Go to http://EXTERNAL_IP.nip.io in the browser and make sure the application works. You may need to wait a few minutes for all the resources to be updated.

💡 If the application does not open, but Deployments run without errors, especially if you get a 404 code when you go to the address above, it is likely that GCP assigned a different external IP to the newly created Ingress.
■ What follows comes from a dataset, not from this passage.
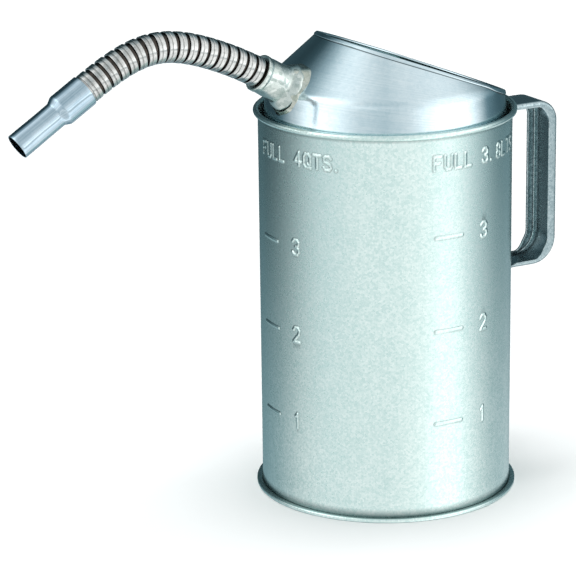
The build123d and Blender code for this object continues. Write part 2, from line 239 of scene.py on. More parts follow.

It's easy to fix!

• Find out the new IP address
  kubectl get ingress -n <namespace created by GitLab>

• Change the value of the EXTERNAL_IP variable on GitLab.com accordingly.

• Restart the pipeline in GitLab.

🎉 Congratulations!

You first dockerized an application in React.js, then manually deployed it to Kubernetes, and finished by creating a CD pipeline deploying the app to Kubernetes using GitLab!

🧹 Don't forget to delete all the unnecessary resources created on Google Cloud Platform.